Audience considerations 

  • Basic demographics - age, gender, income, religion, nationality, ethnicity
  • Behaviours - shopping habits, hobbies, work/life balance
  • Psychographics - attitudes, values, personality traits
  • Geographic - where they live/work/socialise (eg in Leeds = elements of Leeds culture in it)
When will the audience comes across my project? How will they interact with it? 
eg. if they go into newsagents, make a magazine that looks like it would be on a newsstand 

Visual Research 

Graph determination between luxury, affordable, younger and older consumers. 

TUTOR FEEDBACK
- How am I going to subvert it 
- Do I need to look at audience. If I've found that most Feminist magazines are aimed towards 20 year olds and older and are around £7-£12 then the audiences are mostly the same. 
- How would it work in context (student magazine or insert into more mature magazine?)
- Where would I get the content from? = the blog 
- What is the function of making a magazine = entice readers, educate them and make them aware of news/ideas/critiques 
- Satire focus of blog Reductress to be displayed and continued in the physical print version I want to make 
- Look at Private Eye Magazine: satirical periodical: could the Reductress insert be in a satirical magazine such as this? 
- How will I choose to sell or promote the magazine/zine? Is it about the volume of it? = could be an insert?
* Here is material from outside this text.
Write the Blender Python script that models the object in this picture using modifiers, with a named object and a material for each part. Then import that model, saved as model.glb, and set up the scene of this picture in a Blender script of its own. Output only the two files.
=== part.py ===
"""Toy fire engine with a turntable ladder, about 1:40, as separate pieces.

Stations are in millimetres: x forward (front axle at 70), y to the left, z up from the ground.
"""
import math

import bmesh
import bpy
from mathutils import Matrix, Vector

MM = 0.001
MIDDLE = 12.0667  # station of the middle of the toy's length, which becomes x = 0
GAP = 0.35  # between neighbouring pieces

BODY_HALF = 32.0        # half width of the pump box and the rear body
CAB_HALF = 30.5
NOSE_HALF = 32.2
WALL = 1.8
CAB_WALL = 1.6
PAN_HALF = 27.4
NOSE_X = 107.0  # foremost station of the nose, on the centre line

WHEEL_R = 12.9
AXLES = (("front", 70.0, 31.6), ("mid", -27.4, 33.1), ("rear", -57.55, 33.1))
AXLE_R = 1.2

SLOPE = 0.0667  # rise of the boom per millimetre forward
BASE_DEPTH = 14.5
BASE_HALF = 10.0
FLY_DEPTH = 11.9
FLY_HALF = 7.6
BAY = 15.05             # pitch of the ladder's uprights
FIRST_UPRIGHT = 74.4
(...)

- BENEFITS of creating a physical print version of the blog:
long-form articles 
features 

- Am I recreating the articles in a satirical witty way like Reductress that will appeal more to a younger generation, 18 to 25 year olds. Would make it cheaper in order for the content to reach this younger audience (more £2 than £7) and place it in places they would be likely to pick it up, eg. Belgrave 
- Would there be workshops like Reductress hold but for students in the student union?
- Would this concern body politics or aspirational branding? 
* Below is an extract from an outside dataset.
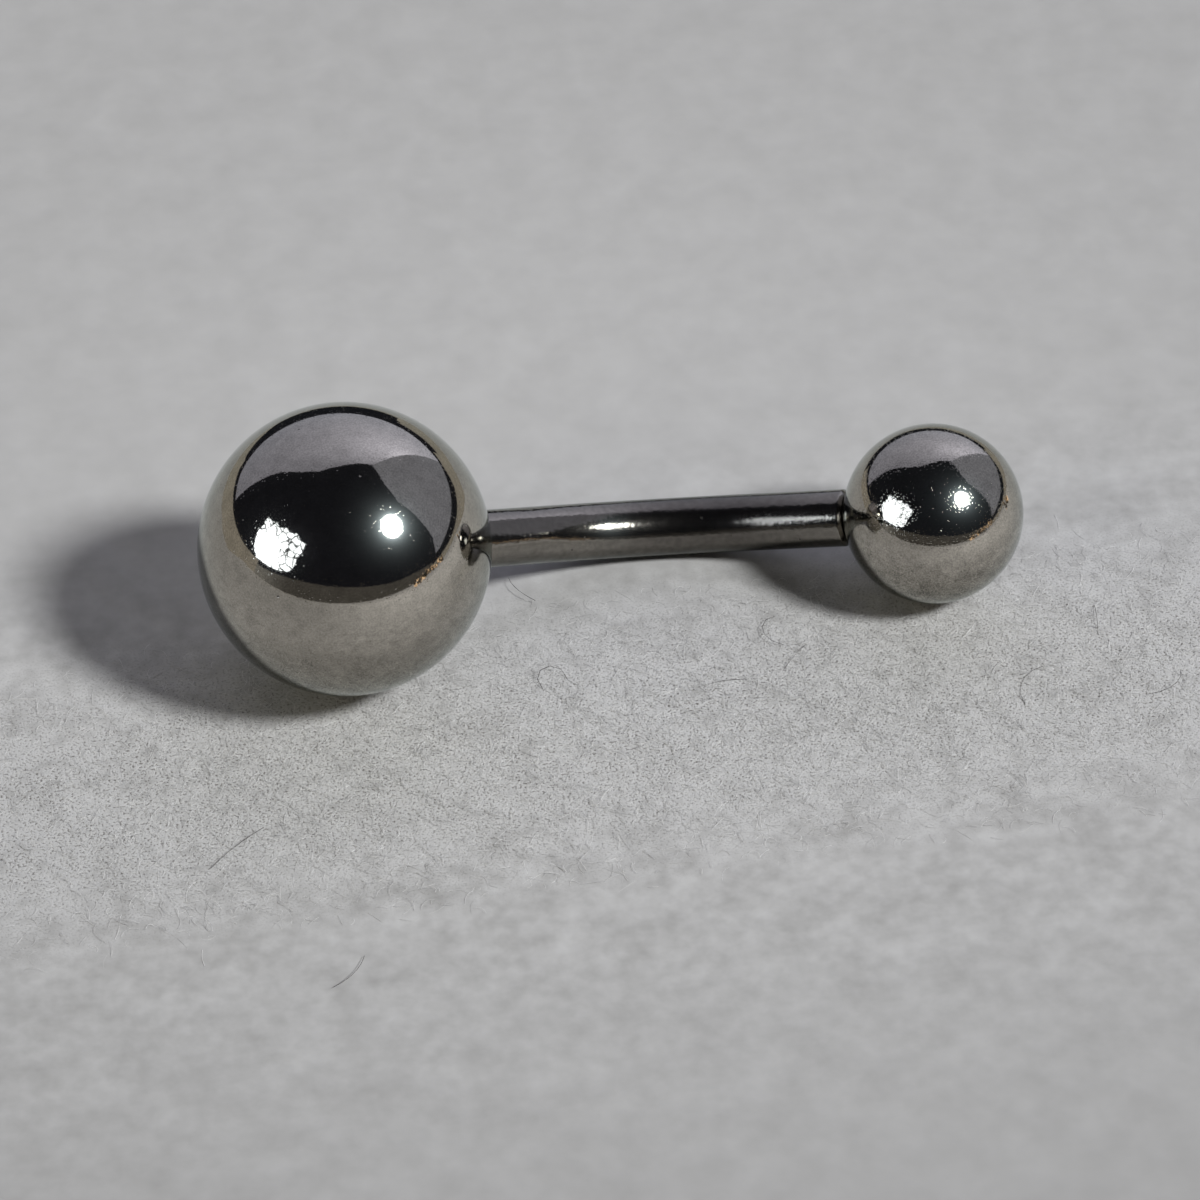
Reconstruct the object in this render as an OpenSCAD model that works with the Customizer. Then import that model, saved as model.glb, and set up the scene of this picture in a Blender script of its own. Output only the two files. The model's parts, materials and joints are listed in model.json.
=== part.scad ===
// Curved barbell: a bent bar with a screwed-on ball at each end, lying at rest on a surface.
// It rests on three points, which are the two balls and the lowest point of the bend.
// X runs from the large ball to the small one, Z is up, and the surface is at z = 0.

/* [Bar] */
// Diameter of the bar
bar_d = 1.6; // [1.2:0.1:2]
// Angle between the two straight ends
bend_angle = 60; // [50:1:70]
// Radius of the bend on the bar's centre line
bend_r = 7; // [6:0.5:9]
// Length of each straight end, up to its shoulder
end_l = 2.3; // [1.5:0.1:4]
// Chamfer round each shoulder
shoulder_chamfer = 0.15; // [0.05:0.01:0.2]

/* [Balls] */
// Diameter of the large ball
large_ball_d = 8; // [6:0.5:10]
// Diameter of the small ball
small_ball_d = 5; // [4:0.5:6]
// Countersink round the mouth of each socket
mouth_chamfer = 0.08; // [0.04:0.01:0.15]

/* [Threads] */
// Outer diameter of the threaded post
thread_d = 1.2; // [0.9:0.05:1.2]
// Distance from one thread crest to the next
thread_pitch = 0.25; // [0.2:0.01:0.3]
// Angle between the two flanks of a thread
thread_angle = 60; // [50:1:70]
// Length of the post past its shoulder
post_l = 2.2; // [1.6:0.1:2.6]
// Plain neck between the shoulder and the first thread
neck_l = 0.2; // [0.1:0.05:0.4]
// Chamfer at the tip of the post
tip_chamfer = 0.15; // [0.05:0.01:0.2]

/* [Clearances] */
// Gap all round between the post and its socket
socket_clearance = 0.04; // [0.02:0.01:0.08]
// Room in the socket past the tip of the post
socket_relief = 0.3; // [0.1:0.05:0.5]
// Gap between the shoulder and the mouth of the socket
seat_gap = 0.02; // [0.01:0.01:0.05]

/* [Hidden] */
$fn = 96;
steel = [0.75, 0.74, 0.71];
past = 1; // how far a cutter reaches past the face it cuts
bend_lap = 0.05; // how far each straight end reaches into the bend
bend_trim = 0.005; // the bend is this much slimmer all round, so that the two surfaces meet in a clean circle

bar_r = bar_d / 2;
thread_r = thread_d / 2;
large_r = large_ball_d / 2;
small_r = small_ball_d / 2;
half_bend = bend_angle / 2;

// Socket, which follows the post
socket_r = thread_r + socket_clearance;
mouth_r = socket_r + mouth_chamfer;
socket_l = post_l + socket_relief;

// Distance from a ball's centre to the flat mouth of its socket, and to the shoulder seated there
function mouth_h(ball_r) = sqrt(pow(ball_r, 2) - pow(mouth_r, 2));
function seat_h(ball_r) = mouth_h(ball_r) + seat_gap;

// One thread: crest and root are each an eighth of the pitch wide, and the flanks take the rest
crest_w = thread_pitch / 8;
flank_w = (thread_pitch - 2 * crest_w) / 2;
core_r = thread_r - flank_w / tan(thread_angle / 2);
thread_count = floor((post_l - neck_l - tip_chamfer) / thread_pitch);
function thread_points(y) = [
    [core_r, y],
    [thread_r, y + flank_w],
    [thread_r, y + flank_w + crest_w],
    [core_r, y + 2 * flank_w + crest_w]
];

// Half outline of one end, from the bend to the tip of the post, with y along its axis
end_outline = concat(
    [[0, -bend_lap], [bar_r, -bend_lap]],
    [[bar_r, end_l - shoulder_chamfer], [bar_r - shoulder_chamfer, end_l], [core_r, end_l]],
    [for (i = [0 : thread_count - 1], p = thread_points(end_l + neck_l + i * thread_pitch)) p],
    [[core_r, end_l + post_l - tip_chamfer], [core_r - tip_chamfer, end_l + post_l], [0, end_l + post_l]]
);

// The bar's own plane: x = 0 is its middle, y = 0 is the line through both shoulders, and +y is the outside of the bend
shoulder_x = end_l * cos(half_bend) + bend_r * sin(half_bend);
bow_h = end_l * sin(half_bend) + bend_r * (1 - cos(half_bend));
bend_centre = [0, bow_h - bend_r];
large_centre = [-shoulder_x - seat_h(large_r) * cos(half_bend), -seat_h(large_r) * sin(half_bend)];
small_centre = [shoulder_x + seat_h(small_r) * cos(half_bend), -seat_h(small_r) * sin(half_bend)];

// The line of centres runs from the large ball to the small one
centres = small_centre - large_centre;
centres_l = norm(centres);
centres_turn = atan2(centres[1], centres[0]);
bend_x = (bend_centre - large_centre) * centres / centres_l;
bend_y = cross(centres, bend_centre - large_centre) / centres_l;

// At rest both balls touch the surface, so the line of centres slopes down to the small ball
tilt = asin((large_r - small_r) / centres_l);
// The bar then rolls about that line until its bend touches the surface too. rest_drop is the fall for each
// millimetre out from the line, and it solves a quadratic. A bend too shallow to touch would hang plumb.
rest_h = large_r - bar_r - bend_x * sin(tilt);
rest_a = pow(bend_r, 2) - pow(bend_y, 2);
rest_b = rest_h * bend_y;
rest_c = pow(bend_r * sin(tilt), 2) - pow(rest_h, 2);
rest_drop = (sqrt(pow(rest_b, 2) - rest_a * rest_c) - rest_b) / rest_a;
roll = asin(min(1, rest_drop / cos(tilt)));

// The origin is the middle of the object's box, on the surface
left_x = -large_r;
right_x = centres_l * cos(tilt) + small_r;
front_y = -max(large_r, small_r);
back_y = max(large_r, small_r, (bend_y + bend_r) * cos(roll) + bar_r);

// Sets pieces drawn in the bar's own plane down on the surface
module at_rest() {
    translate([-(left_x + right_x) / 2, -(front_y + back_y) / 2, large_r])
        rotate([-roll, tilt, 0])
            rotate([0, 0, -centres_turn])
                translate([-large_centre[0], -large_centre[1], 0])
                    children();
}

// One straight end with its shoulder and post, along +Z
module threaded_end() {
    rotate_extrude() polygon(end_outline);
}

// The end on the small ball's side, in the bar's own plane
module placed_end() {
    translate([bend_r * sin(half_bend), bend_centre[1] + bend_r * cos(half_bend), 0])
        rotate([0, 90, -half_bend])
            threaded_end();
}

module curved_bar() {
    color(steel) at_rest() union() {
        translate([0, bend_centre[1], 0])
            rotate([0, 0, 90 - half_bend])
                rotate_extrude(angle = bend_angle) translate([bend_r, 0]) circle(r = bar_r - bend_trim);
        placed_end();
        mirror([1, 0, 0]) placed_end();
    }
}

// A ball round the origin, with its socket opening towards +Z
module socket_ball(ball_r) {
    difference() {
        sphere(r = ball_r);
        translate([0, 0, mouth_h(ball_r)]) rotate_extrude() polygon([
            [0, -socket_l],
            [socket_r, -socket_l],
            [socket_r, -mouth_chamfer],
            [mouth_r, 0],
            [mouth_r, past],
            [0, past]
        ]);
    }
}

module large_ball() {
    color(steel) at_rest()
        translate([large_centre[0], large_centre[1], 0])
            rotate([0, 90, half_bend])
                socket_ball(large_r);
}

module small_ball() {
    color(steel) at_rest()
        translate([small_centre[0], small_centre[1], 0])
            rotate([0, -90, -half_bend])
                socket_ball(small_r);
}

curved_bar();
large_ball();
small_ball();
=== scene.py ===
import json
import math
import random

import bmesh
import bpy
from mathutils import Matrix, Vector


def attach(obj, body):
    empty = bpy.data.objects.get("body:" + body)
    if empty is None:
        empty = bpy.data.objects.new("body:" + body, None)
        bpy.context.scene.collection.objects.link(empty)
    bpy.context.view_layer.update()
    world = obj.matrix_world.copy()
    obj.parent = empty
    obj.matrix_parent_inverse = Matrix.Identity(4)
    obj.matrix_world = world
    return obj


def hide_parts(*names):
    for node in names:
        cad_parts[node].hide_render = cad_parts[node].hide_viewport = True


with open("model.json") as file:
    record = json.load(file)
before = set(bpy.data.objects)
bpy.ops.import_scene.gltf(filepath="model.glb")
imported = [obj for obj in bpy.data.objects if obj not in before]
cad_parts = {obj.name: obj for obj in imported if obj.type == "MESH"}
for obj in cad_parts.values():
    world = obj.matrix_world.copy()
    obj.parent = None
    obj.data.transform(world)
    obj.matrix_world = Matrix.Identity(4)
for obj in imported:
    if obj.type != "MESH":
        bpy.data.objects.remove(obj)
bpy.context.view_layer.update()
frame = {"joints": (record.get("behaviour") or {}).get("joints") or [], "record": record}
scene = bpy.context.scene
mm = 0.001
weld = 1e-4 * mm  # points closer together than this are one point
print("frame loaded")


cameraView = {
    "azimuth": -10.97,
    "elevation": 42.55,
    "distance": 165.8,
    "lookAt": (-0.419, 0, 0.893),
    "lens": 179.9,
    "sensor": 36,
    "clip": (0.01, 10),
}


def direction(azimuth, elevation):
    # azimuth 0 points at the viewer's side, -Y, and 90 at +X
    a = math.radians(azimuth)
    e = math.radians(elevation)
    return Vector((math.sin(a) * math.cos(e), -math.cos(a) * math.cos(e), math.sin(e)))


def aim(thing, towards):
    # a camera or a light looks along its own -Z
    thing.rotation_mode = "QUATERNION"
    thing.rotation_quaternion = towards.to_track_quat("-Z", "Y")


def addCamera():
    data = bpy.data.cameras.new("camera")
    data.lens = cameraView["lens"]
    data.sensor_width = cameraView["sensor"]
    data.clip_start, data.clip_end = cameraView["clip"]
    camera = bpy.data.objects.new("camera", data)
    scene.collection.objects.link(camera)
    back = direction(cameraView["azimuth"], cameraView["elevation"])
    camera.location = (Vector(cameraView["lookAt"]) + back * cameraView["distance"]) * mm
    aim(camera, -back)
    scene.camera = camera


addCamera()
scene.view_settings.view_transform = "Standard"
print("camera placed")


class Wire:
    # one output of a node, which sums and products can be written with
    def __init__(self, tree, socket=None):
        self.tree = tree
        self.socket = socket

    def node(self, kind, settings=None, inputs=None, output=0):
        # the settings are set first, then the values or links of the sockets
        made = self.tree.nodes.new("ShaderNode" + kind)
        for name, value in (settings or {}).items():
            setattr(made, name, value)
        for name, value in (inputs or {}).items():
            self.join(value, made.inputs[name])
        return Wire(self.tree, made.outputs[output] if made.outputs else None)

    def join(self, value, socket):
        # a link from another node, or a plain number or colour
        if isinstance(value, Wire):
            self.tree.links.new(value.socket, socket)
        else:
            socket.default_value = value

    def beside(self, output):
        # another output of the same node
        return Wire(self.tree, self.socket.node.outputs[output])

    def maths(self, operation, first, second):
        return self.node("Math", {"operation": operation}, {0: first, 1: second})

    def __add__(self, other):
        return self.maths("ADD", self, other)

    def __radd__(self, other):
        return self.maths("ADD", other, self)

    def __sub__(self, other):
        return self.maths("SUBTRACT", self, other)

    def __rsub__(self, other):
        return self.maths("SUBTRACT", other, self)

    def __mul__(self, other):
        return self.maths("MULTIPLY", self, other)

    def __rmul__(self, other):
        return self.maths("MULTIPLY", other, self)

    def __gt__(self, other):
        return self.maths("GREATER_THAN", self, other)

    def __lt__(self, other):
        return self.maths("LESS_THAN", self, other)

    def __pow__(self, other):
        return self.maths("POWER", self, other)

    def fade(self, low, high, toLow=0.0, toHigh=1.0):
        # a smooth step from toLow to toHigh while the value goes from low to high
        return self.node(
            "MapRange",
            {"interpolation_type": "SMOOTHSTEP"},
            {"Value": self, "From Min": low, "From Max": high, "To Min": toLow, "To Max": toHigh},
        )

    def blend(self, first, second):
        # the colour first where this value is 0, second where it is 1
        made = self.tree.nodes.new("ShaderNodeMix")
        made.data_type = "RGBA"
        for place, value in ((0, self), (6, first), (7, second)):
            self.join(value, made.inputs[place])
        return Wire(self.tree, made.outputs[2])


def newMaterial(name):
    material = bpy.data.materials.new(name)
    material.use_nodes = True
    material.node_tree.nodes.clear()
    return material, Wire(material.node_tree)


def noise(wire, where, scale, detail, output=0):
    return wire.node("TexNoise", {}, {"Vector": where, "Scale": scale, "Detail": detail}, output)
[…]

- Might wanna look at how Reductress make their money = As traditional magazines make their money just from advertisers and sponsors, having a blog means expanding into other areas to ensure funding, eg. podcasts, a book, merchandise. These things that surround the brand are important aspects of what creates their identity. They branch out into so many areas that the audience they attract have a lot of things to look at and be entertained by. 

(Also a red, white and black theme as Reductress? But I feel people that read these satirical periodicals would not be the preferred audience to read a print version of Reductress blog. If I were to choose the insert I think it would have to be in more of a big, luxury women's magazine). 


Two ways of going about it: 
1. Create insert sleeve for feminist magazine/satirical magazine (eg. private eye) for the original audience of the blog (20 years old and older). Use the articles from the blog. 

2. Create new articles to go into mini magazine to appeal to younger audiences that would be placed in eg. Belgrave for cheaper (eg. £2) 


COP tutor follow up conversation:

- Stick with existing audience (not for students but for 20 year olds and older) 

- Insert as idea 

- maybe needs to be a really highly designed artefact as the website is not aesthetically pleasing 
- needs to create appeal 
- what is the opposite of the feminist luxury magazines that I should avoid? 

- if an insert it needs to be affordable 
- looks like luxury but its actually really cheap?




There is definitely less of a photography element within the more affordable zines compared to the more refined, mature magazines - It may be that the photos within the more affordable zines are simple not as interesting or as well taken as those within the magazines for an older audience. 

I want to integrate a variety of elements within the print, hopefully illustrations and drawings for a playful element, and then strong use of type and photogrpahy to give it that mature aesthetic. For interaction between the reader and content it was also suggested in the peer critique that I could have quizzes or cross words inside, but I think more of a different approach for interaction is necessary for the print to have a more indie and mature message, eg. period pad picture spread across two pages and reader told to draw on period blood. This works with the red theme. 


Initial Ideas:



- looking at inspiration on Pinterest of various red and white themed editorial work and zines really drives me towards using textures as a way of diversifying the pages rather than using colour = eg. halftoning. 
- This quick example does not show the standard I want the work to be at but shows an idea of layout and type (sans-serif and bold). The 'Draw an unattractive moustache here' text would be more of a hand drawn element and would not be so rigid within the layout. 

As I was cutting out small abstract red shapes for the initial idea presentation of the red and white colour scheme (as suggested by peers after looking at the colours used in the Reductress website), I realised the small abstract forms could be reflective of the petals in the flower symbol in their logo. I had wanted to put these sort of red shapes onto the design as it would show the type of aesthetic I want to go for in the magazine/zine, but found that these could actually be used for design consistency across the pages in different and interesting ways = large as a solid fill for white pictures, or small for decoration. 



The shape created in the piece of paper they were cut from was also interesting to look at in terms of an insert publications cover design. Part of my essay talks about how print magazines have to try even harder these days to stand out amongst the endless online free magazines available. One of the methods that have started to appear in print magazines is die-cutting or simple stencils. This could refined and made into a proper sleeve to hold the insert. It would abstract the flower symbol in the Reductress logo and give it a more modern aesthetic, one of my aims for the project.